- Exercise instructions
Only the lines from the first one through the line with "return vectors /" should be printed, exactly as they appear.

┌────────

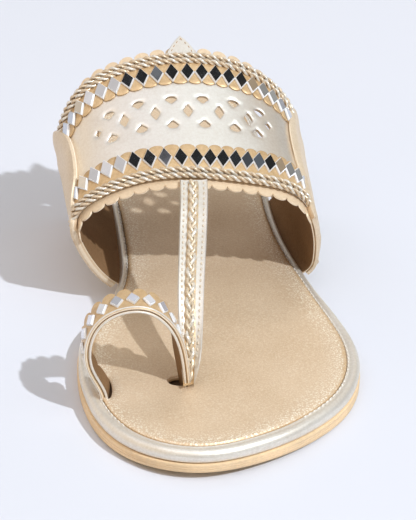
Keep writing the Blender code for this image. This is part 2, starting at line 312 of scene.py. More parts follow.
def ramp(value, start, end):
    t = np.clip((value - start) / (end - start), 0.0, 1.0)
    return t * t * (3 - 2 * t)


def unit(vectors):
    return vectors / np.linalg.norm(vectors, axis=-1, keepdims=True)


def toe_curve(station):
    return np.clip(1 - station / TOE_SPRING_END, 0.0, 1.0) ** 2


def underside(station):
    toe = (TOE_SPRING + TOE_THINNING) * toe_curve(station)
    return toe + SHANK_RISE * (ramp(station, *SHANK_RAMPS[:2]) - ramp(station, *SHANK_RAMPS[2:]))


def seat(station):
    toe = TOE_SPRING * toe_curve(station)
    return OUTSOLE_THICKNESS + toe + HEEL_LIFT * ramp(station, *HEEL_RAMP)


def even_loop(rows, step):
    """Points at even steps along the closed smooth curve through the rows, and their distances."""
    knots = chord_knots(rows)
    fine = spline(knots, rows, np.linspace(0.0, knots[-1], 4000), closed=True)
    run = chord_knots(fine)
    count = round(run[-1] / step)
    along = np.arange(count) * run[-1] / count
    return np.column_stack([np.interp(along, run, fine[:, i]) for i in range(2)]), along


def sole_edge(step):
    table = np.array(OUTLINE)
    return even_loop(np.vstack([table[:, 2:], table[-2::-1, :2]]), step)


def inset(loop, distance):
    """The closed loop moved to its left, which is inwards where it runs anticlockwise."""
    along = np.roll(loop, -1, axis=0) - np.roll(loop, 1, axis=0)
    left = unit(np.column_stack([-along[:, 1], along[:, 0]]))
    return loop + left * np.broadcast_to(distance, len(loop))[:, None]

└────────

- Result for this task
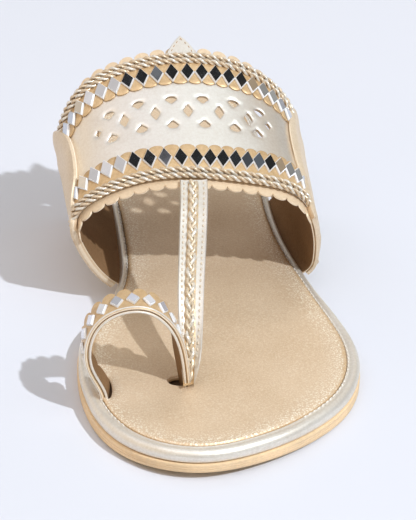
Keep writing the Blender code for this image. This is part 2, starting at line 312 of scene.py. More parts follow.
def ramp(value, start, end):
    t = np.clip((value - start) / (end - start), 0.0, 1.0)
    return t * t * (3 - 2 * t)


def unit(vectors):
    return vectors / np.linalg.norm(vectors, axis=-1, keepdims=True)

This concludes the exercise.